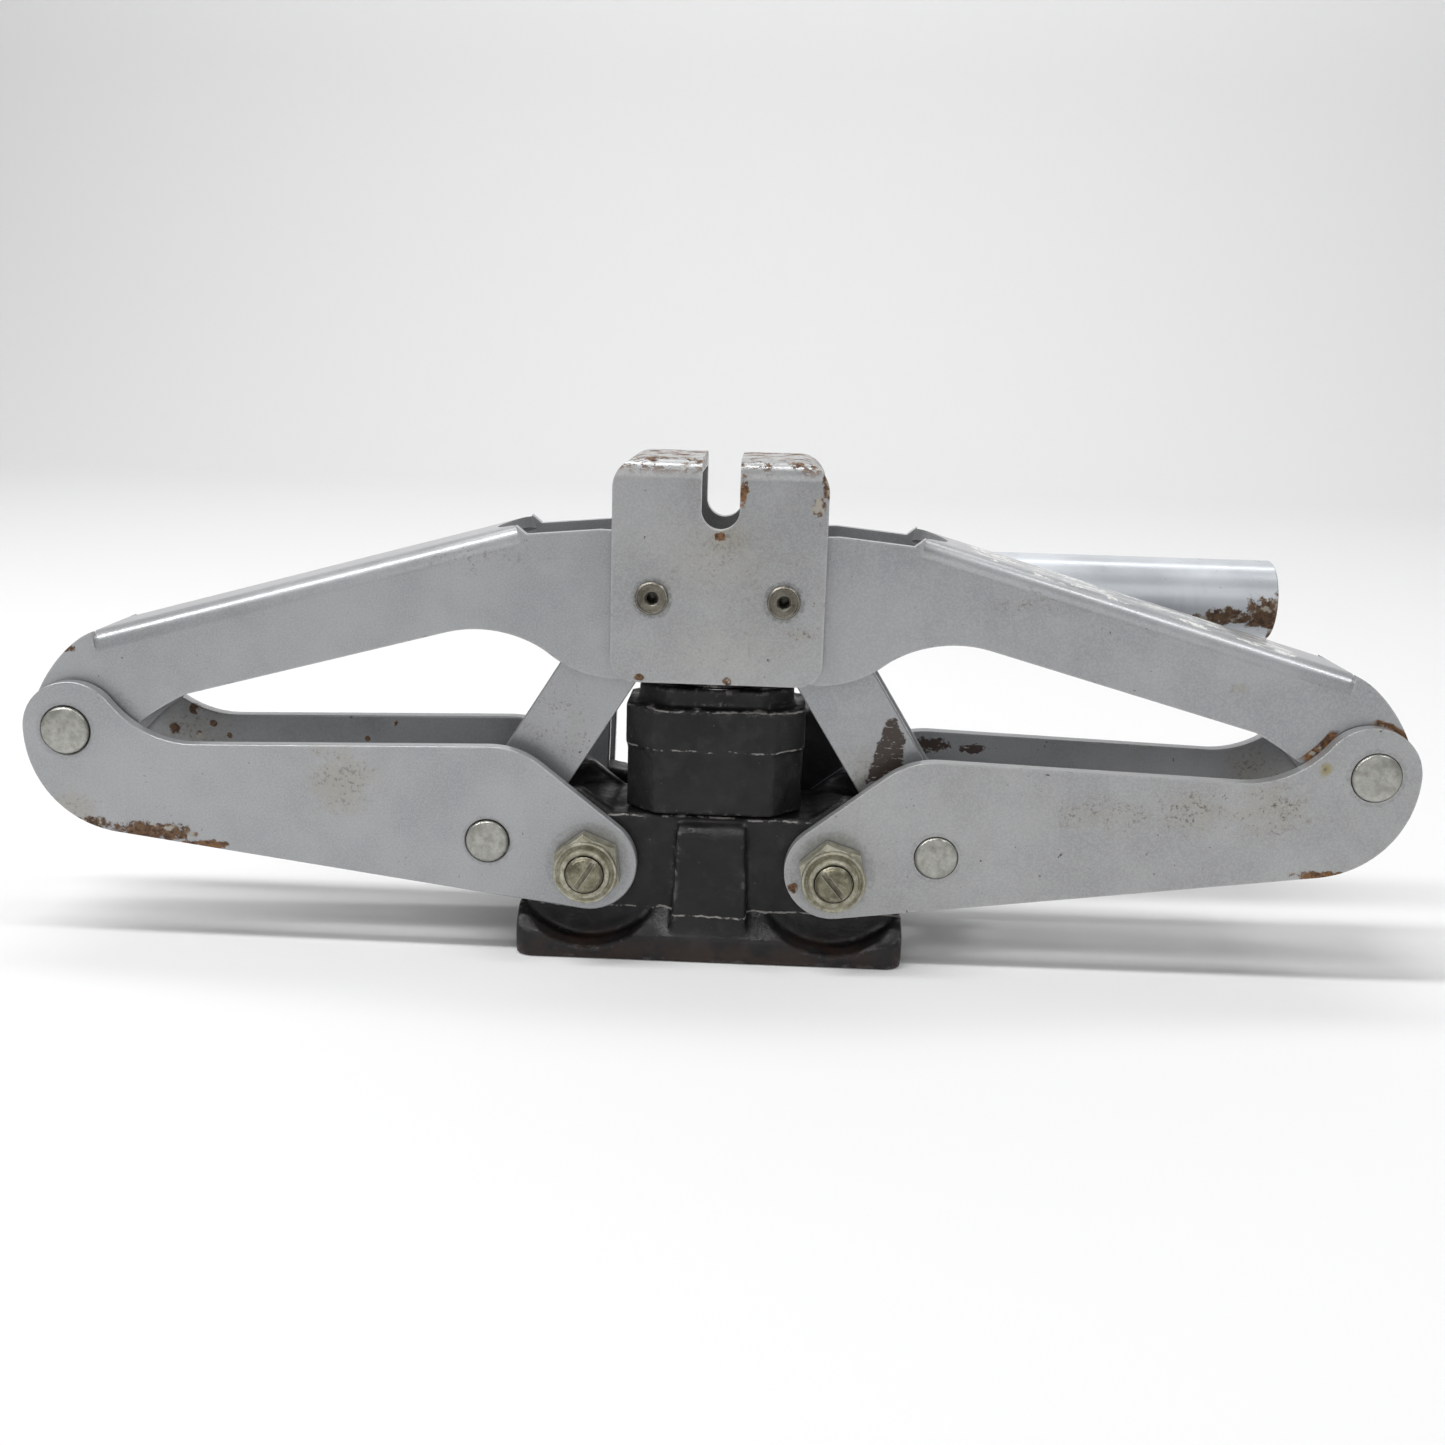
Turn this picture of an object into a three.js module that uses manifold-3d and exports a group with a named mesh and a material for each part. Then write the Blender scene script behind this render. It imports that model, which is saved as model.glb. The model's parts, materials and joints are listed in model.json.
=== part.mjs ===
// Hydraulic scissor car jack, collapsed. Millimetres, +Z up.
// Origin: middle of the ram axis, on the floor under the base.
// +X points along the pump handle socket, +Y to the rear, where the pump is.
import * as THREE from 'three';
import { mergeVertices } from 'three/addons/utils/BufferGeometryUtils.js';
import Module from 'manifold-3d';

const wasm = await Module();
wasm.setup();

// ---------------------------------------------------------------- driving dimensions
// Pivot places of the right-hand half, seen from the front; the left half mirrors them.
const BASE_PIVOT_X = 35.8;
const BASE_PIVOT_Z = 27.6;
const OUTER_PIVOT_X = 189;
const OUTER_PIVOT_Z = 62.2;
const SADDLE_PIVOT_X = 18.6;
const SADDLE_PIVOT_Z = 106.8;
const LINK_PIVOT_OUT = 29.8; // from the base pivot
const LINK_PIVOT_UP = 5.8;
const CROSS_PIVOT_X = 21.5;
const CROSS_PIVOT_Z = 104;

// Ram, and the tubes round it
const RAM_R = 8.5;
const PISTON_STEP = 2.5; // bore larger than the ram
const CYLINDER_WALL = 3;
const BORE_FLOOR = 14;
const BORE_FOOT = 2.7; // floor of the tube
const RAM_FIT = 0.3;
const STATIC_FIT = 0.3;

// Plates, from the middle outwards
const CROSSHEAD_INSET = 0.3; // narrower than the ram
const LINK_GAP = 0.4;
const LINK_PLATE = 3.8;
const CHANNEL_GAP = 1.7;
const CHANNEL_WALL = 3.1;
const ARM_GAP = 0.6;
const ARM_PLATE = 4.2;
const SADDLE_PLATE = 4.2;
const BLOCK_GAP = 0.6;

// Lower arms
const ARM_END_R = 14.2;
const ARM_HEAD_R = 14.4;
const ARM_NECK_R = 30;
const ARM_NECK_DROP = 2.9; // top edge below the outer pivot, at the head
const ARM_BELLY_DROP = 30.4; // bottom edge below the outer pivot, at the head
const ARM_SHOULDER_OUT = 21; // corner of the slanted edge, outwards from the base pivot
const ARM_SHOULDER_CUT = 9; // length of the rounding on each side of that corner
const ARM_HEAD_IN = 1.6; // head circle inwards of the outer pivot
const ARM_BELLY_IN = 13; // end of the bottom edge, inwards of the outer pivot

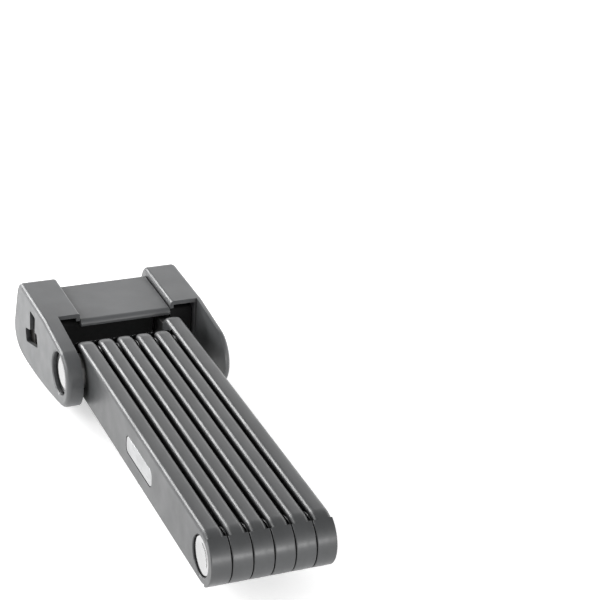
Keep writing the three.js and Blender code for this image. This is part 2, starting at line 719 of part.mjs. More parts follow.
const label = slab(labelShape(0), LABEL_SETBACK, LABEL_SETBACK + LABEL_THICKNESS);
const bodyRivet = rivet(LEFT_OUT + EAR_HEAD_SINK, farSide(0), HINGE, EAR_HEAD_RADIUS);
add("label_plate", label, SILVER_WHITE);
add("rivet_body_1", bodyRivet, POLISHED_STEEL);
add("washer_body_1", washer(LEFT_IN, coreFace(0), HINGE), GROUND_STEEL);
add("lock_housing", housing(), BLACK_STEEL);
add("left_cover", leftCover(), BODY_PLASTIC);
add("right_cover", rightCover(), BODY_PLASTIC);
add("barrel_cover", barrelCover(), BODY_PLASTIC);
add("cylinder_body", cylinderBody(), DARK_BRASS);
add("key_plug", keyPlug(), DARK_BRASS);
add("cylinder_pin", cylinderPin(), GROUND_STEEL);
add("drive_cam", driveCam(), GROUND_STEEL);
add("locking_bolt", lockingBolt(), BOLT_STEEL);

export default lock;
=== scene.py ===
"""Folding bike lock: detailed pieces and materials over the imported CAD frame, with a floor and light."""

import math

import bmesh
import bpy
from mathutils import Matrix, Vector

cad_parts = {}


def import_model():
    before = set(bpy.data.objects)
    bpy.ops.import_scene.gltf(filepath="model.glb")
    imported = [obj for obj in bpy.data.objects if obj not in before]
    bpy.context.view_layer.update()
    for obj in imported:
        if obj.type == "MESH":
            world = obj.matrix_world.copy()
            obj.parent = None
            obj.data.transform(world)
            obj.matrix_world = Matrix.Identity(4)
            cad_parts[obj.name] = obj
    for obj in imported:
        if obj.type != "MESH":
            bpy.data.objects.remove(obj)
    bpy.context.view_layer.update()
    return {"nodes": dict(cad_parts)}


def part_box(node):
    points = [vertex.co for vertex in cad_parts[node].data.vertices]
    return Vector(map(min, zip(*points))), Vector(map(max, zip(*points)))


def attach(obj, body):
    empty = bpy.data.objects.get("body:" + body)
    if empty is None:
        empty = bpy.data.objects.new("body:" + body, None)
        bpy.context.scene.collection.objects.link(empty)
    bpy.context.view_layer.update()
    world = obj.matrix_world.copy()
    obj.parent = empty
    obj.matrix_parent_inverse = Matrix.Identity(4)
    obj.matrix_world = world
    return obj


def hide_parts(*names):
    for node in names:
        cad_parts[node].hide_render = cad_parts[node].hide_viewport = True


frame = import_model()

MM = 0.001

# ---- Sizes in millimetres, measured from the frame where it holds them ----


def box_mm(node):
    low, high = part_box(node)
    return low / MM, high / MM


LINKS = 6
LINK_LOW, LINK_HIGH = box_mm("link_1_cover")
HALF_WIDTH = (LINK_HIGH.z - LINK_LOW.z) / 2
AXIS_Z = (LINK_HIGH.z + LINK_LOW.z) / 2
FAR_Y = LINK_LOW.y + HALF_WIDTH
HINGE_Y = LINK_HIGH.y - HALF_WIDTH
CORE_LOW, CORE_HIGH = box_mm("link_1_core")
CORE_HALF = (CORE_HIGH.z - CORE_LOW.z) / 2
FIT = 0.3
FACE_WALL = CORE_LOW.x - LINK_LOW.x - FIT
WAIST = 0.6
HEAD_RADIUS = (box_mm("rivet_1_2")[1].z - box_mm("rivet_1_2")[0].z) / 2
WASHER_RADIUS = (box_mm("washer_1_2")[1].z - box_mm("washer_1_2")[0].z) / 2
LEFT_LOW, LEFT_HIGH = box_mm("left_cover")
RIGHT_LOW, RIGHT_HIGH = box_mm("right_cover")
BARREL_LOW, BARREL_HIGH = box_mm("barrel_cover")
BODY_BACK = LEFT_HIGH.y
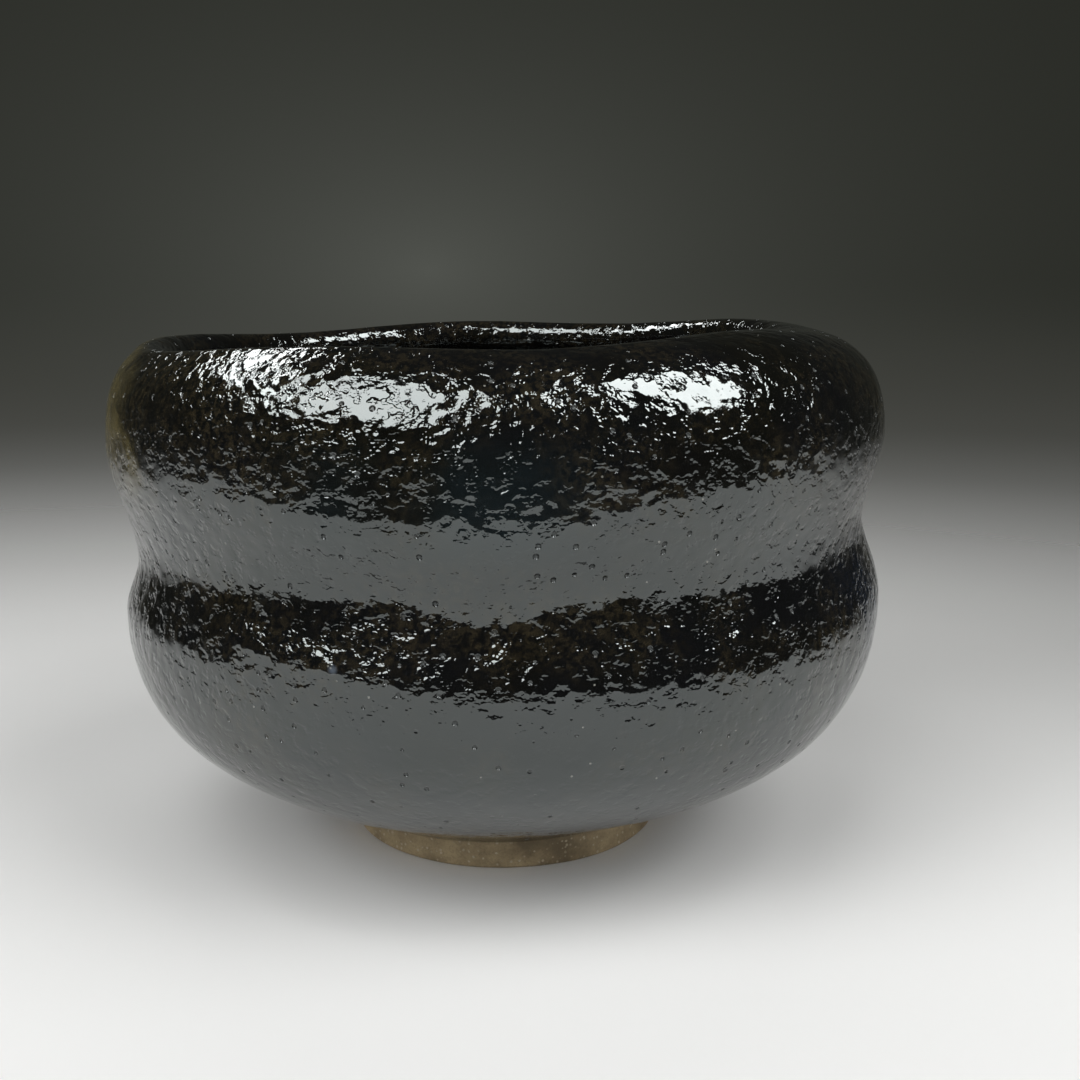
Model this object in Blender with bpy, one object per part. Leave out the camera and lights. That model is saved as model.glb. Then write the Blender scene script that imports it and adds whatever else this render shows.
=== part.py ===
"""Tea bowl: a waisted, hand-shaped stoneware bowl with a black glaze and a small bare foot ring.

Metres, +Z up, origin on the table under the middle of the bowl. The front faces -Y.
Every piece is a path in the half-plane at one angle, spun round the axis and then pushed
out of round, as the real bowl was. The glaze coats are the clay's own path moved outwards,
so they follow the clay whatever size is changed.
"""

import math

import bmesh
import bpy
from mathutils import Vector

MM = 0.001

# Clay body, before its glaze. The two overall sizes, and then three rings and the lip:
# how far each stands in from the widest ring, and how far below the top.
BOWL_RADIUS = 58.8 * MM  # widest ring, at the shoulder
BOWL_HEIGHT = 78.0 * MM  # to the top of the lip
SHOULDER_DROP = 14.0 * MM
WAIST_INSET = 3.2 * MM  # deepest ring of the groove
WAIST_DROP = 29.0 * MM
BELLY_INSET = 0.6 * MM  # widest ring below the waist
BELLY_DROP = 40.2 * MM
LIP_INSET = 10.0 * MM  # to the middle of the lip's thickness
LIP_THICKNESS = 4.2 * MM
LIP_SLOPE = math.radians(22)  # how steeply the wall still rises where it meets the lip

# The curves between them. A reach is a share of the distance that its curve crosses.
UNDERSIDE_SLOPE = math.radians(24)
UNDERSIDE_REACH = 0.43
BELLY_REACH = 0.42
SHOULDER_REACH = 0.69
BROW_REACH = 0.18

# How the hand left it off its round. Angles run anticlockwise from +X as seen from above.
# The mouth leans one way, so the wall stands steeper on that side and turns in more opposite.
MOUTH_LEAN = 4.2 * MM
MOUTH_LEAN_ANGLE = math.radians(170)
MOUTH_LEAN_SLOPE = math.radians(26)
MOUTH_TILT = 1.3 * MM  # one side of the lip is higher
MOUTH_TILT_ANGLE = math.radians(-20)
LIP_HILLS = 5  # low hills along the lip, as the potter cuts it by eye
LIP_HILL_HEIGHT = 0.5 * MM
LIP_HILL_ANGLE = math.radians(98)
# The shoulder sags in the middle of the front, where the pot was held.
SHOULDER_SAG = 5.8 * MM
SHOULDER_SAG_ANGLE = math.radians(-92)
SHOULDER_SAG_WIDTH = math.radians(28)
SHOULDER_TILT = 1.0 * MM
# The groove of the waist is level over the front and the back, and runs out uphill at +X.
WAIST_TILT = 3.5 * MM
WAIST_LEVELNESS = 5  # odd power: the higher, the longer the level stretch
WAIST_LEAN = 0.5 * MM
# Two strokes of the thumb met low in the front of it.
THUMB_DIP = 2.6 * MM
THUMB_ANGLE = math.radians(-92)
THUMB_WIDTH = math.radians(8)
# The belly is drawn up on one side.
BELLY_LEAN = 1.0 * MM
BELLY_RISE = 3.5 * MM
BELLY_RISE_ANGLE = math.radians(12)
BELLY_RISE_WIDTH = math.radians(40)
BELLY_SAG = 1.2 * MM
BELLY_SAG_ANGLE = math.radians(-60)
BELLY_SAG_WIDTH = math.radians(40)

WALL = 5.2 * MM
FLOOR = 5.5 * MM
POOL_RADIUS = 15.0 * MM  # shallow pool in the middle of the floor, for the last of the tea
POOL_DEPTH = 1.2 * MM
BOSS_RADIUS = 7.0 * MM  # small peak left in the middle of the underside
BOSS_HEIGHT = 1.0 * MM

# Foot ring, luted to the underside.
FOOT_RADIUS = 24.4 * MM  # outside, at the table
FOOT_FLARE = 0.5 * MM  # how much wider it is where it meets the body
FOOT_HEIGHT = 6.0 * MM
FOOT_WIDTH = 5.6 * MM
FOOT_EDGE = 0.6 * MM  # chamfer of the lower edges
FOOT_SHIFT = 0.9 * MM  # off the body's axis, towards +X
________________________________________
▶ **WHAT IS REQUIRED**: From the records above, quote only the lines running from the line with "const label = slab(labelShape(0), LABEL_SETBACK, LABEL_SETBACK" to the line with "points = [vertex.co", both lines included.

▶ **EXERCISE ANSWER**:
const label = slab(labelShape(0), LABEL_SETBACK, LABEL_SETBACK + LABEL_THICKNESS);
const bodyRivet = rivet(LEFT_OUT + EAR_HEAD_SINK, farSide(0), HINGE, EAR_HEAD_RADIUS);
add("label_plate", label, SILVER_WHITE);
add("rivet_body_1", bodyRivet, POLISHED_STEEL);
add("washer_body_1", washer(LEFT_IN, coreFace(0), HINGE), GROUND_STEEL);
add("lock_housing", housing(), BLACK_STEEL);
add("left_cover", leftCover(), BODY_PLASTIC);
add("right_cover", rightCover(), BODY_PLASTIC);
add("barrel_cover", barrelCover(), BODY_PLASTIC);
add("cylinder_body", cylinderBody(), DARK_BRASS);
add("key_plug", keyPlug(), DARK_BRASS);
add("cylinder_pin", cylinderPin(), GROUND_STEEL);
add("drive_cam", driveCam(), GROUND_STEEL);
add("locking_bolt", lockingBolt(), BOLT_STEEL);

export default lock;
=== scene.py ===
"""Folding bike lock: detailed pieces and materials over the imported CAD frame, with a floor and light."""

import math

import bmesh
import bpy
from mathutils import Matrix, Vector

cad_parts = {}


def import_model():
    before = set(bpy.data.objects)
    bpy.ops.import_scene.gltf(filepath="model.glb")
    imported = [obj for obj in bpy.data.objects if obj not in before]
    bpy.context.view_layer.update()
    for obj in imported:
        if obj.type == "MESH":
            world = obj.matrix_world.copy()
            obj.parent = None
            obj.data.transform(world)
            obj.matrix_world = Matrix.Identity(4)
            cad_parts[obj.name] = obj
    for obj in imported:
        if obj.type != "MESH":
            bpy.data.objects.remove(obj)
    bpy.context.view_layer.update()
    return {"nodes": dict(cad_parts)}


def part_box(node):
    points = [vertex.co for vertex in cad_parts[node].data.vertices]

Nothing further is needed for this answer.